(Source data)
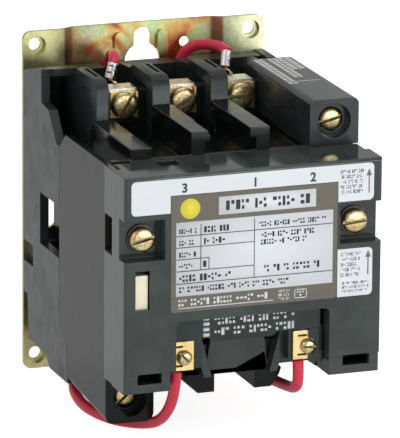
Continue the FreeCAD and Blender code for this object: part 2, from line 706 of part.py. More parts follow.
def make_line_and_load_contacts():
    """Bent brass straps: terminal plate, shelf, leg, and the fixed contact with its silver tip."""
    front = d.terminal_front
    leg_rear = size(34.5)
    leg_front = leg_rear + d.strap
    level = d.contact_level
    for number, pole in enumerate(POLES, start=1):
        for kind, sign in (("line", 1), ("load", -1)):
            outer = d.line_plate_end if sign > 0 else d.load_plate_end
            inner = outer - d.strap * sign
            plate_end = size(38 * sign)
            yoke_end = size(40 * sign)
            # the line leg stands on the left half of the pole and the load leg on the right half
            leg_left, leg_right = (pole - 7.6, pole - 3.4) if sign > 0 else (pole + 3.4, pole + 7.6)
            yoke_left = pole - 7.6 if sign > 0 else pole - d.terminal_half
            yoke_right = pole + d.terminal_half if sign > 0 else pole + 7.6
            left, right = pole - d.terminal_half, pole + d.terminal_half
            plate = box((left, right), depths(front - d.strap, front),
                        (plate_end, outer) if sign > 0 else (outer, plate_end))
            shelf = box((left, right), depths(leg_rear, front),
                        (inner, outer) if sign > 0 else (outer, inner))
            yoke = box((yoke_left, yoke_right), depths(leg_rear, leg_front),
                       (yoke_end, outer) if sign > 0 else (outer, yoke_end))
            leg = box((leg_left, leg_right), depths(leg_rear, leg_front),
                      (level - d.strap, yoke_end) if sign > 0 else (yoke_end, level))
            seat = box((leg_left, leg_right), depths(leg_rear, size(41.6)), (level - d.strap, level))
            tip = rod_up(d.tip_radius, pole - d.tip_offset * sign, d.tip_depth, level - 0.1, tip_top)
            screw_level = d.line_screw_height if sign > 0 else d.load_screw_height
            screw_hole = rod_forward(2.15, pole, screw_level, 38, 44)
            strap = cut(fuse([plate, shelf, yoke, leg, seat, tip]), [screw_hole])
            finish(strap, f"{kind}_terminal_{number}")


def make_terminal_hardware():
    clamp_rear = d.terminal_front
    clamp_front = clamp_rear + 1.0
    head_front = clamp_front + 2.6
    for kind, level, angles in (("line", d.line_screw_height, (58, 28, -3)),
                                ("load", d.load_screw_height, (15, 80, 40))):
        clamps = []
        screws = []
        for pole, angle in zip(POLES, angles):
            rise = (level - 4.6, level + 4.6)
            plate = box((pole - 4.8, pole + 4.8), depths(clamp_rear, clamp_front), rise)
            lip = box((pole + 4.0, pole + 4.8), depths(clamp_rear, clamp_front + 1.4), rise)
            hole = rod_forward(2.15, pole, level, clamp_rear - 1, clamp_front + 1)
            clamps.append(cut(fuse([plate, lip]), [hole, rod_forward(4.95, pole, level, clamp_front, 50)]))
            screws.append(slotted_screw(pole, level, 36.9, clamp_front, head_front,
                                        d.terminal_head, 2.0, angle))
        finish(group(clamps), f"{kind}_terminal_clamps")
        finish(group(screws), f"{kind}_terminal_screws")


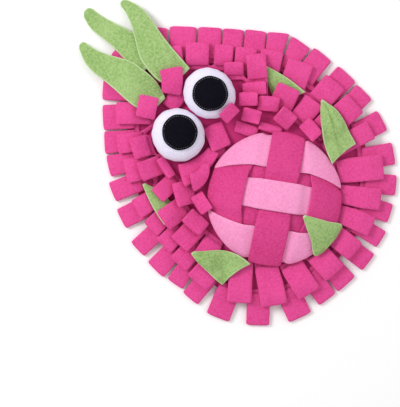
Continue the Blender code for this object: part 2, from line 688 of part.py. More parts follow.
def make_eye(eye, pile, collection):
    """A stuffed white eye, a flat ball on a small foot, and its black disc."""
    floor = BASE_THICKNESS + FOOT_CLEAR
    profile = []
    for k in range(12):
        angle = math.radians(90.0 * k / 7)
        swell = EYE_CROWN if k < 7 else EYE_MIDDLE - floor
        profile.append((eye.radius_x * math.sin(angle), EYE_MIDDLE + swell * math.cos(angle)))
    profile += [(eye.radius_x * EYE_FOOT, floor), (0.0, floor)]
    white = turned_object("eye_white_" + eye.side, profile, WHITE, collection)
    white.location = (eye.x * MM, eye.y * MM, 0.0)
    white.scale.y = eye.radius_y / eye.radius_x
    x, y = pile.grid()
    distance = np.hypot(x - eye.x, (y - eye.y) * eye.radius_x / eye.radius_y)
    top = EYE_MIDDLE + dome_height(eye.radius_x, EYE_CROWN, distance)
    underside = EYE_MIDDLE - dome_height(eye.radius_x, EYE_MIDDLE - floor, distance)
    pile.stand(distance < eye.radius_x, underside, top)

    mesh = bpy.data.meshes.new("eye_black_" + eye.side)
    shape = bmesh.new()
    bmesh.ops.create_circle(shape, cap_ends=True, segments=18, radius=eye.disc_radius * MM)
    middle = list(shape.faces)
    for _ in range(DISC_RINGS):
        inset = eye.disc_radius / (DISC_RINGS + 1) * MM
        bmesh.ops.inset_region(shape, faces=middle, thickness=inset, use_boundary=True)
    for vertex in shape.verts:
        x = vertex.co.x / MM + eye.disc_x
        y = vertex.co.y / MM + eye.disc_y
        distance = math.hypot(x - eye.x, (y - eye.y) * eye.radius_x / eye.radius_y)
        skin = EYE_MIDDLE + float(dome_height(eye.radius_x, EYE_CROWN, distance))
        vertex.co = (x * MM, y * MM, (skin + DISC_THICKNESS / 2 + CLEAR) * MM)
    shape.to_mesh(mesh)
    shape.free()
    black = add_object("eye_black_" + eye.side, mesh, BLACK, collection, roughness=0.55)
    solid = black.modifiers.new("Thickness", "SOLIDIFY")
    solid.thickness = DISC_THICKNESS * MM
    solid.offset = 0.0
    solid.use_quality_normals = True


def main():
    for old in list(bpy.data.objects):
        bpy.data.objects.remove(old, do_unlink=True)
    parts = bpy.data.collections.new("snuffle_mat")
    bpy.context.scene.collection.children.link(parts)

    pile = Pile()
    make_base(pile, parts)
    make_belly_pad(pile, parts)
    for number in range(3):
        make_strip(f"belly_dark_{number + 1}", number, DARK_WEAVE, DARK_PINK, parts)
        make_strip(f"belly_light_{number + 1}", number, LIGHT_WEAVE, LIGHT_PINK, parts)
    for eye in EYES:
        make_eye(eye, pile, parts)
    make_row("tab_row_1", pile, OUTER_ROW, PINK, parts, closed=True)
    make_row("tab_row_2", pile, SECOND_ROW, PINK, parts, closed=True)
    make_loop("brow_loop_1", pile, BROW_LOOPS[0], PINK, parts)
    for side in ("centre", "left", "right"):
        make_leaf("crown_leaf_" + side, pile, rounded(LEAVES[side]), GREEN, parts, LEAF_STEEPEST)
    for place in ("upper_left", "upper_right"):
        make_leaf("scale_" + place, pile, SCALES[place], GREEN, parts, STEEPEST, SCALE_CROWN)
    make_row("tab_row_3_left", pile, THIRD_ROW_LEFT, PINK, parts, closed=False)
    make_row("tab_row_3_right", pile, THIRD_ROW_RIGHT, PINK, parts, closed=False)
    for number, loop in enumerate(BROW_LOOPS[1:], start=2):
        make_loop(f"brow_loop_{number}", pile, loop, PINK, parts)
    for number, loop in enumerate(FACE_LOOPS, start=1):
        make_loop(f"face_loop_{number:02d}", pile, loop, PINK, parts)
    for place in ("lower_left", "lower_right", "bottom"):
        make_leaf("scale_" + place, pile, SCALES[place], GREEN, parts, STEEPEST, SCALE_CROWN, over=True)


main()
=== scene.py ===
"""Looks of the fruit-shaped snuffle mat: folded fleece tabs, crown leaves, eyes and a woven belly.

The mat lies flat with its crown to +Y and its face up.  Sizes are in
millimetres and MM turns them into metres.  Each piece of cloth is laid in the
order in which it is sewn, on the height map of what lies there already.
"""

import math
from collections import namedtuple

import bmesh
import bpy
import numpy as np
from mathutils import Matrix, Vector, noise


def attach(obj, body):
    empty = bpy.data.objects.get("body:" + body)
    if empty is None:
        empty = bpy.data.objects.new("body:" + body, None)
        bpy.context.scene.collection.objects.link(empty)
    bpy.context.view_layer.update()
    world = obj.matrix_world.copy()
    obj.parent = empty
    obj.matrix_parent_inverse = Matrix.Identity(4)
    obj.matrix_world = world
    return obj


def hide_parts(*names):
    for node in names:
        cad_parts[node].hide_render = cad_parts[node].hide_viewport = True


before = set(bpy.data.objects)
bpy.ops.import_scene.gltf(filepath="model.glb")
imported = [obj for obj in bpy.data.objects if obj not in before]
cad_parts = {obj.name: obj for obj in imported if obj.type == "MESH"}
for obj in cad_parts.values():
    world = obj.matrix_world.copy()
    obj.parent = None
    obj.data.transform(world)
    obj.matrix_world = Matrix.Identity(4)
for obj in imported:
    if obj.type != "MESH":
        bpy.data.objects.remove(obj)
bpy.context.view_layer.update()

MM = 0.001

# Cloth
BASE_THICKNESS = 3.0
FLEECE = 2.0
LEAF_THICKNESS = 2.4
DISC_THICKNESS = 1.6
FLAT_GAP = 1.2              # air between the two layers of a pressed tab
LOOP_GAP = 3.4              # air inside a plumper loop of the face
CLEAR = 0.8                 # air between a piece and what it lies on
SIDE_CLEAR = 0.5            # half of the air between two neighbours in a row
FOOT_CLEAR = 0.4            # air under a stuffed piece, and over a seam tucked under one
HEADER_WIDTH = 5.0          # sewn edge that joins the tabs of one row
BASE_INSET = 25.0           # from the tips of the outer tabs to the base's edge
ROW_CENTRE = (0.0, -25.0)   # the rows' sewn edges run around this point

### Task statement
Output nothing except the lines from the line with "THIRD_ROW_LEFT, PINK, parts, closed=False)" through the line with "if empty is", copied exactly, end lines included.

### Result of the task
    make_row("tab_row_3_left", pile, THIRD_ROW_LEFT, PINK, parts, closed=False)
    make_row("tab_row_3_right", pile, THIRD_ROW_RIGHT, PINK, parts, closed=False)
    for number, loop in enumerate(BROW_LOOPS[1:], start=2):
        make_loop(f"brow_loop_{number}", pile, loop, PINK, parts)
    for number, loop in enumerate(FACE_LOOPS, start=1):
        make_loop(f"face_loop_{number:02d}", pile, loop, PINK, parts)
    for place in ("lower_left", "lower_right", "bottom"):
        make_leaf("scale_" + place, pile, SCALES[place], GREEN, parts, STEEPEST, SCALE_CROWN, over=True)


main()
=== scene.py ===
"""Looks of the fruit-shaped snuffle mat: folded fleece tabs, crown leaves, eyes and a woven belly.

The mat lies flat with its crown to +Y and its face up.  Sizes are in
millimetres and MM turns them into metres.  Each piece of cloth is laid in the
order in which it is sewn, on the height map of what lies there already.
"""

import math
from collections import namedtuple

import bmesh
import bpy
import numpy as np
from mathutils import Matrix, Vector, noise


def attach(obj, body):
    empty = bpy.data.objects.get("body:" + body)
    if empty is None:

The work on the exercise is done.